Pero ellas se acercaron.
No desde el privilegio. No desde la fuerza. Desde la fidelidad. Desde el deseo de justicia. Desde la confianza —quizás temblorosa— de que Dios podría oírlas, incluso allí donde nadie más lo hacía.
Hay algo profundamente sagrado en el gesto de acercarse. En hebreo, la palabra utilizada es tiqrabnâ, que significa más que un simple movimiento físico. Es una palabra que contiene dentro de sí la intención, el riesgo, la vulnerabilidad. Acercarse implica exponerse.

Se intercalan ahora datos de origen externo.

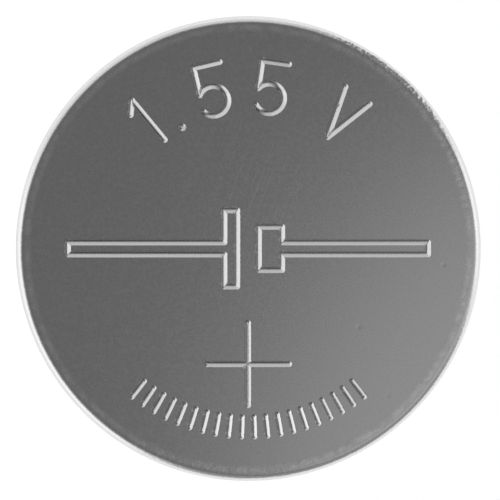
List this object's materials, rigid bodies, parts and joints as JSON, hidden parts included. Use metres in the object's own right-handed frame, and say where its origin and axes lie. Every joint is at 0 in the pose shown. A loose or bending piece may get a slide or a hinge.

Implica interrumpir el curso normal de las cosas con una presencia que, por sí sola, ya es un testimonio.
En la espiritualidad del desierto, acercarse era siempre un acto cargado de sentido. Nadie entraba a la Tienda de Reunión por inercia. Nadie se acercaba sin ser consciente de que allí habitaba la presencia de Dios. Ese era el lugar donde se discernía lo que no era evidente, donde se buscaba luz para lo que la ley no había contemplado, donde se esperaba que lo humano se alineara con lo divino.
Estas mujeres, al acercarse, no solo presentaban un caso legal. Estaban haciendo algo que muy pocos se atreven a hacer: llevar su historia no resuelta al centro de la comunidad espiritual. No buscaron soluciones por fuera. No rompieron la relación con el pueblo. No abandonaron el pacto. Más bien, caminaron hacia el lugar donde Dios habitaba, con una petición en el corazón y reverencia en los pies.
Moisés no las ignoró. Tampoco dio una respuesta inmediata. No consultó sus propias ideas ni apeló a tradiciones humanas. Hizo lo que los verdaderos líderes espirituales hacen cuando no saben qué hacer: presentó el caso ante el Señor.
Y eso es lo que el alma también está invitada a hacer.
Cuando no entendemos por qué el sistema parece ciego.
Cuando sentimos que nuestra historia no cabe en las categorías heredadas.
Cuando el dolor no encuentra palabras, pero la injusticia es evidente.
Allí, en ese umbral, no se nos pide resolver. Solo acercarnos. Presentar el caso. Esperar la respuesta que solo puede venir de lo alto.